◆ What is expected: Print the complete set of entries exactly.

◆ Provided data:
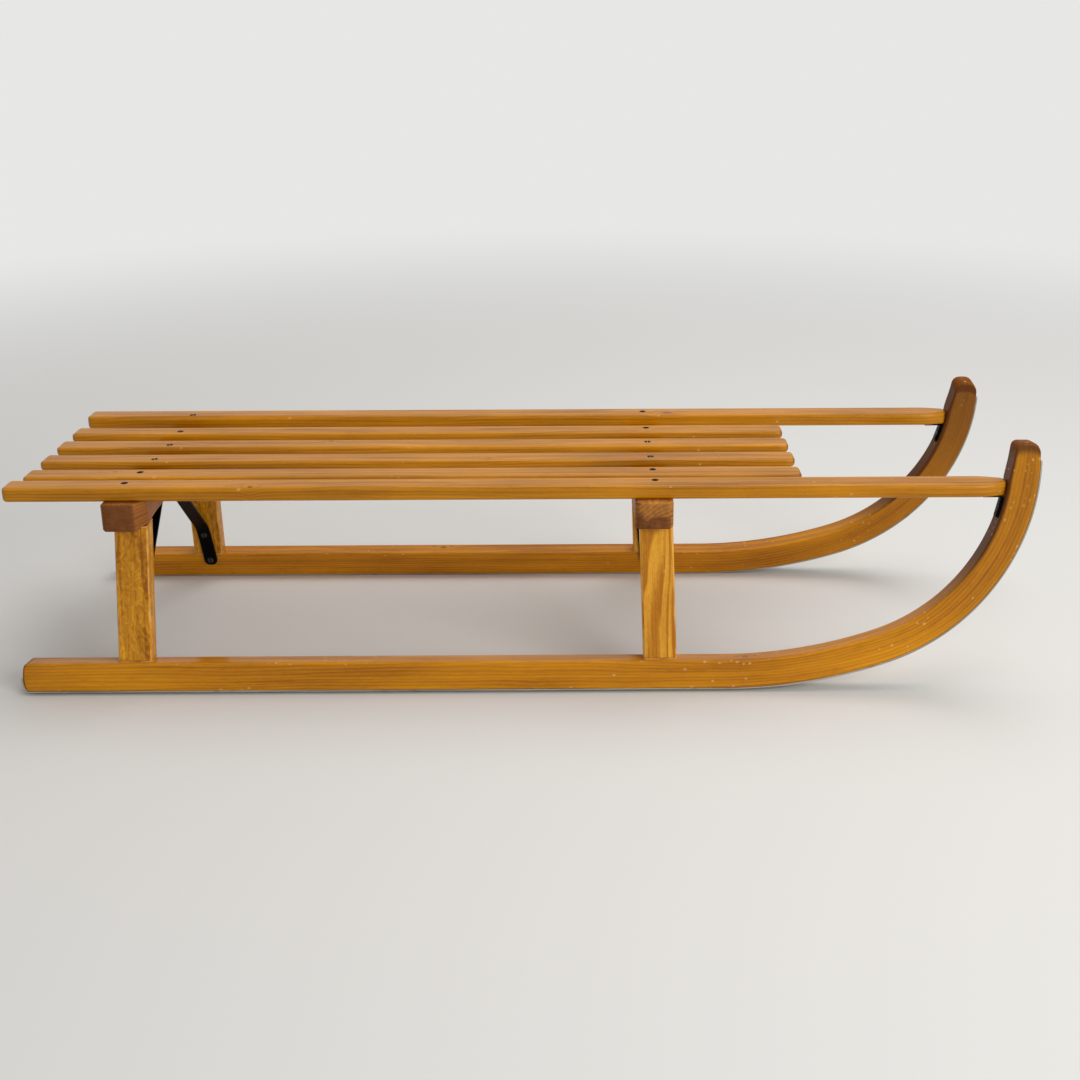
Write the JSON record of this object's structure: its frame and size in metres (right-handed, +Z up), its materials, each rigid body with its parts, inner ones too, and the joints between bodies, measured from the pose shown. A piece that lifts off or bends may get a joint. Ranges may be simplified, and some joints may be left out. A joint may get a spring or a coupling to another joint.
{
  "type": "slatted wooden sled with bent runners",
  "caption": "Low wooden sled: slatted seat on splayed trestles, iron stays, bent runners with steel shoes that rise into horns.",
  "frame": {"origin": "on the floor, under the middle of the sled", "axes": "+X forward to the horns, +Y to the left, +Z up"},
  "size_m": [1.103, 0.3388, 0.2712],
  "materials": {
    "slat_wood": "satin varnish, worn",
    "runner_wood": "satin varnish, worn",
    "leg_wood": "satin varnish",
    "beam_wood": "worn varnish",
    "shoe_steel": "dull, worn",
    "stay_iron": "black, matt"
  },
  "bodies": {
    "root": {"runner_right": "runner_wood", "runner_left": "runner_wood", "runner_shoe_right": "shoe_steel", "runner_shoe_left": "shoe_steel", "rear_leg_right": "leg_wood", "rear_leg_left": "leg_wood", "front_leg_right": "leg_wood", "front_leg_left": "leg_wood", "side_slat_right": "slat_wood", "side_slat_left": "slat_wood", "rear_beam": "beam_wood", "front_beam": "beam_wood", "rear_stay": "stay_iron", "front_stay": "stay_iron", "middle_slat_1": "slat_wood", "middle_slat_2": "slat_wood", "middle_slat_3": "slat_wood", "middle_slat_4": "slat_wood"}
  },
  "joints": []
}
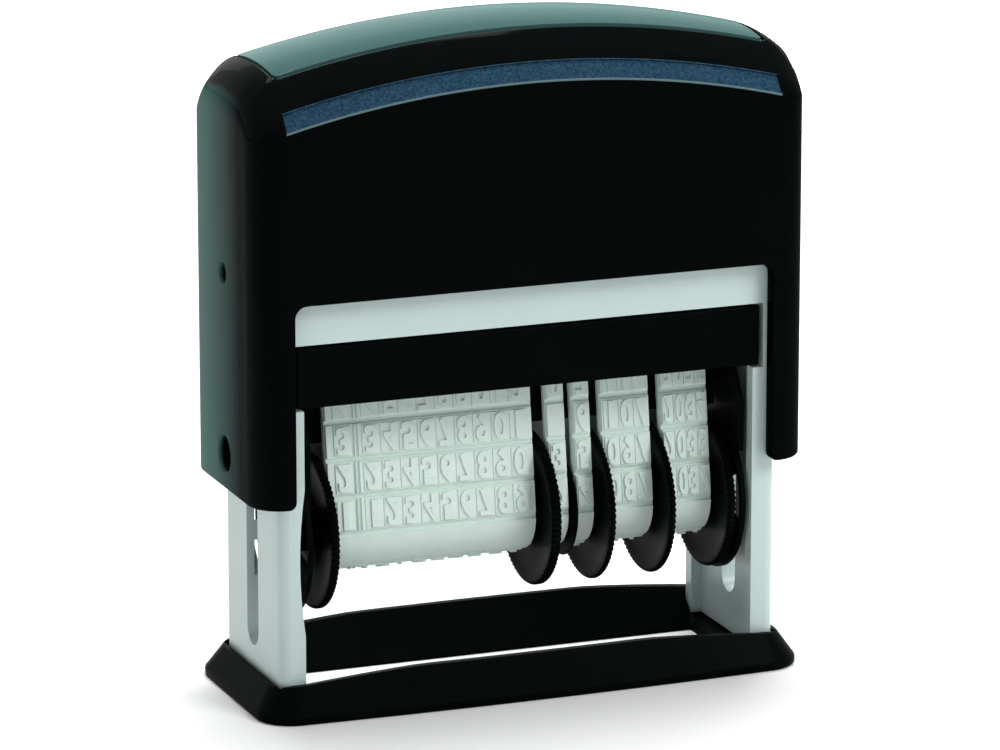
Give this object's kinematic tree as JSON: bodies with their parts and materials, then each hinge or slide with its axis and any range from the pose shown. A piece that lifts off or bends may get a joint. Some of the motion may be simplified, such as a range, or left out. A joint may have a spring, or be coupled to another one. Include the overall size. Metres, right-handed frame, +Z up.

◆ Written response:
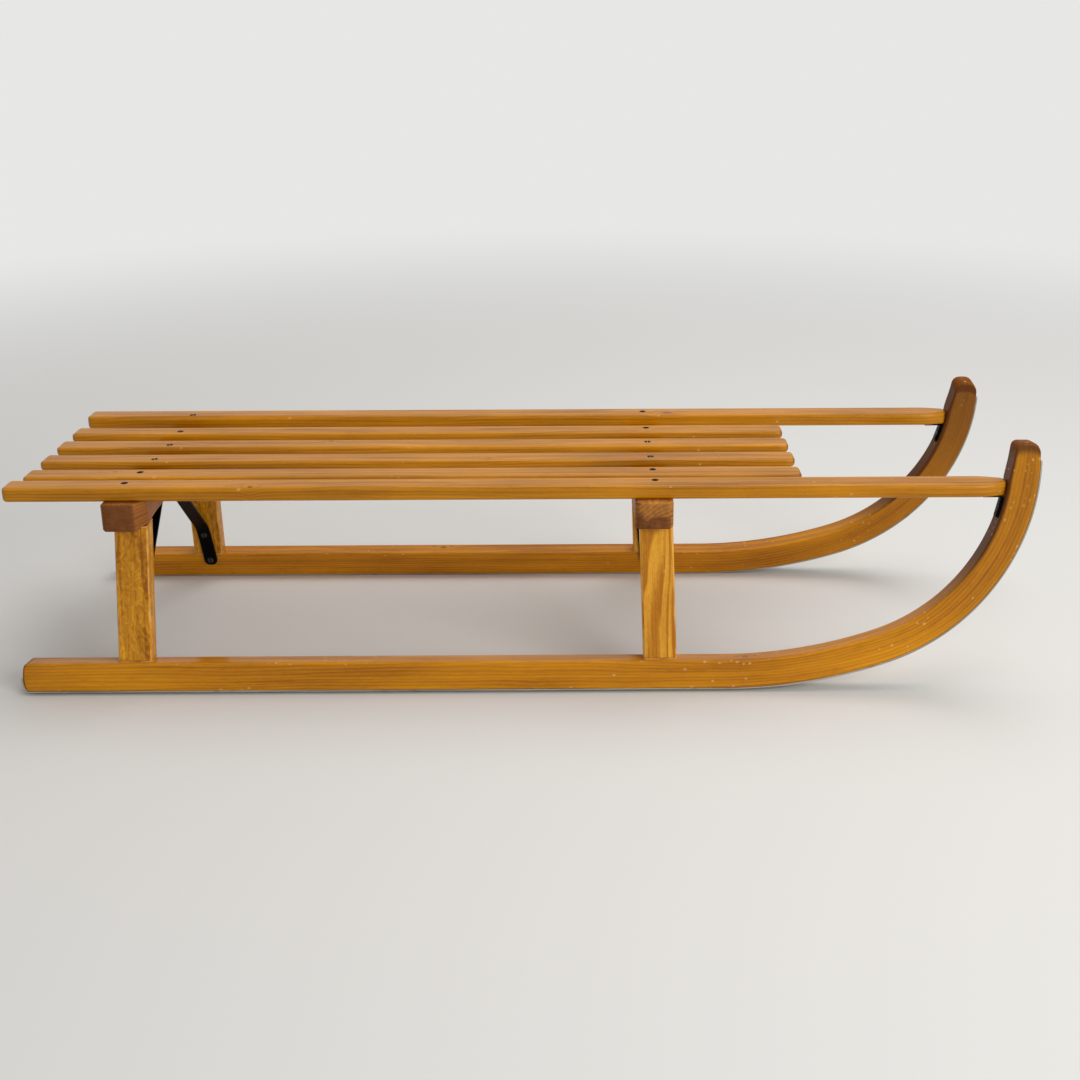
Write the JSON record of this object's structure: its frame and size in metres (right-handed, +Z up), its materials, each rigid body with its parts, inner ones too, and the joints between bodies, measured from the pose shown. A piece that lifts off or bends may get a joint. Ranges may be simplified, and some joints may be left out. A joint may get a spring or a coupling to another joint.
{
  "type": "slatted wooden sled with bent runners",
  "caption": "Low wooden sled: slatted seat on splayed trestles, iron stays, bent runners with steel shoes that rise into horns.",
  "frame": {"origin": "on the floor, under the middle of the sled", "axes": "+X forward to the horns, +Y to the left, +Z up"},
  "size_m": [1.103, 0.3388, 0.2712],
  "materials": {
    "slat_wood": "satin varnish, worn",
    "runner_wood": "satin varnish, worn",
    "leg_wood": "satin varnish",
    "beam_wood": "worn varnish",
    "shoe_steel": "dull, worn",
    "stay_iron": "black, matt"
  },
  "bodies": {
    "root": {"runner_right": "runner_wood", "runner_left": "runner_wood", "runner_shoe_right": "shoe_steel", "runner_shoe_left": "shoe_steel", "rear_leg_right": "leg_wood", "rear_leg_left": "leg_wood", "front_leg_right": "leg_wood", "front_leg_left": "leg_wood", "side_slat_right": "slat_wood", "side_slat_left": "slat_wood", "rear_beam": "beam_wood", "front_beam": "beam_wood", "rear_stay": "stay_iron", "front_stay": "stay_iron", "middle_slat_1": "slat_wood", "middle_slat_2": "slat_wood", "middle_slat_3": "slat_wood", "middle_slat_4": "slat_wood"}
  },
  "joints": []
}
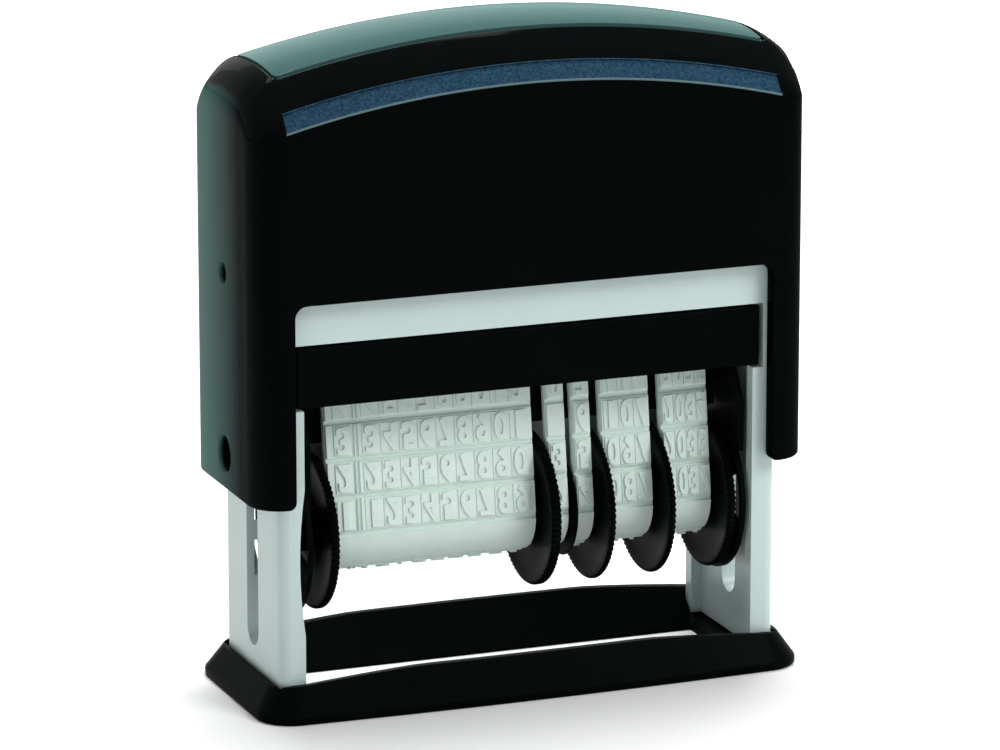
Give this object's kinematic tree as JSON: bodies with their parts and materials, then each hinge or slide with its axis and any range from the pose shown. A piece that lifts off or bends may get a joint. Some of the motion may be simplified, such as a range, or left out. A joint may have a spring, or be coupled to another one. Include the overall size. Metres, right-handed frame, +Z up.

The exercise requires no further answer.